Data entries:

--------------------------------

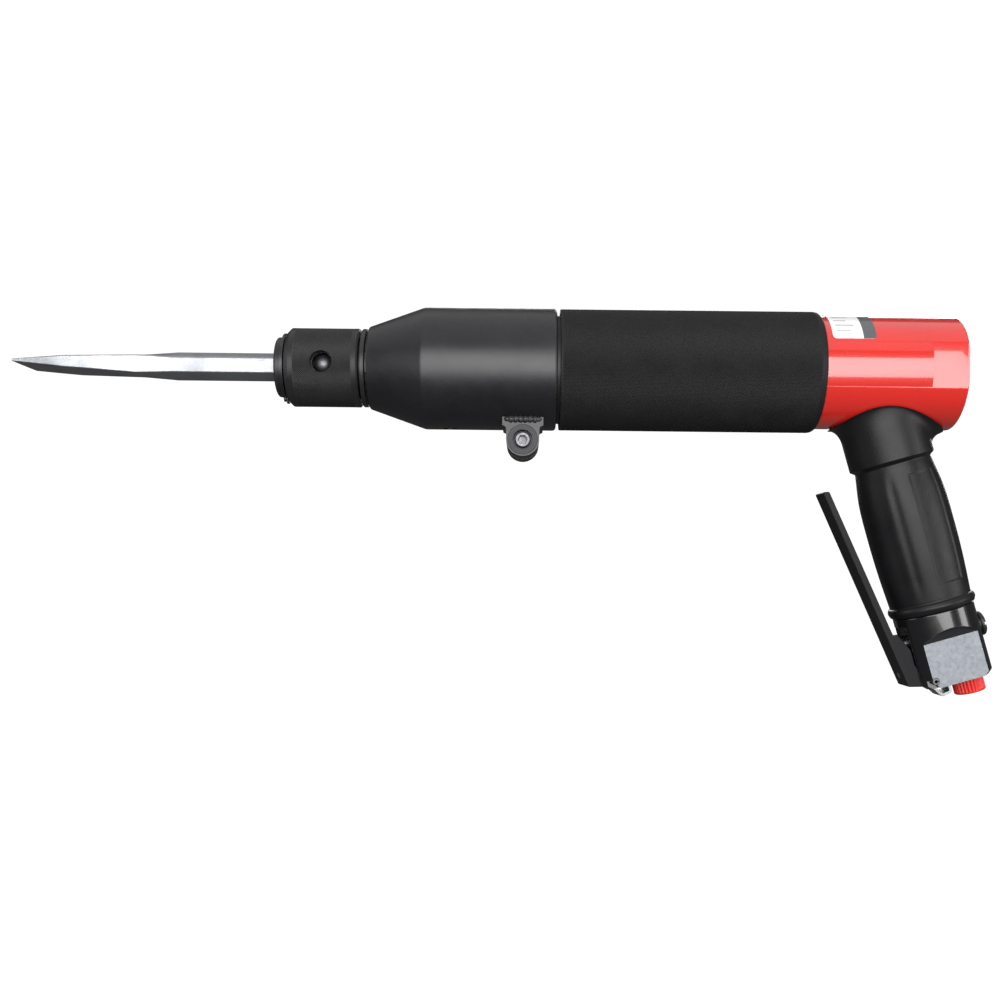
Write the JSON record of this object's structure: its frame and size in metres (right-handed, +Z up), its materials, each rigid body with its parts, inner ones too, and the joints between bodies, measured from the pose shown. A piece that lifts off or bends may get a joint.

--------------------------------

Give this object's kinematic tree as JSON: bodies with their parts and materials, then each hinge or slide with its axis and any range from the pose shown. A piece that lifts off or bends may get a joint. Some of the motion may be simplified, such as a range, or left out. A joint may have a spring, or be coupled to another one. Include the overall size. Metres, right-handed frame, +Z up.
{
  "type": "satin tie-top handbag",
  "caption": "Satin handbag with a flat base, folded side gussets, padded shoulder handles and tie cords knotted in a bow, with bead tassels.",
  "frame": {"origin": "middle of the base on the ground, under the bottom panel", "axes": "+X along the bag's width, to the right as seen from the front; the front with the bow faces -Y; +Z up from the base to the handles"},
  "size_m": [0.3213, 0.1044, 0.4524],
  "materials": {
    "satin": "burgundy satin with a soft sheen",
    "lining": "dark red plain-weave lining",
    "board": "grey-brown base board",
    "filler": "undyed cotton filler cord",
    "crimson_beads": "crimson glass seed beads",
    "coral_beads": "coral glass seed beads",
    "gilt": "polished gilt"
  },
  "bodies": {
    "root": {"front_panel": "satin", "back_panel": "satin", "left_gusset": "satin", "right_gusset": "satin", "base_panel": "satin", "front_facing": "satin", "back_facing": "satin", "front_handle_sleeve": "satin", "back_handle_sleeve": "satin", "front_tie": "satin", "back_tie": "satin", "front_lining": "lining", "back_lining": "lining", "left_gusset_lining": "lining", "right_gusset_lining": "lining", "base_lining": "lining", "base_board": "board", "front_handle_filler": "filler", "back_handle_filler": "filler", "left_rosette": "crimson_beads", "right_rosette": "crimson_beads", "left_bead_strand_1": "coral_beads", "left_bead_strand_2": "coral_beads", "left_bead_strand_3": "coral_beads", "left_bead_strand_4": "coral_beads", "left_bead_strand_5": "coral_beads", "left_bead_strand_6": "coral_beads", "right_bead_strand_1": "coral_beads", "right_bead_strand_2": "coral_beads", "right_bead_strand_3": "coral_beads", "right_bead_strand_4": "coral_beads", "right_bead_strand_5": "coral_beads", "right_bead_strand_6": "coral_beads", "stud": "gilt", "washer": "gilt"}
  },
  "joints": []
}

--------------------------------

What the exercise asks: Check each line of the data above for the word "shown" and say how many lines have it. Give the number alone.

Final answer: 2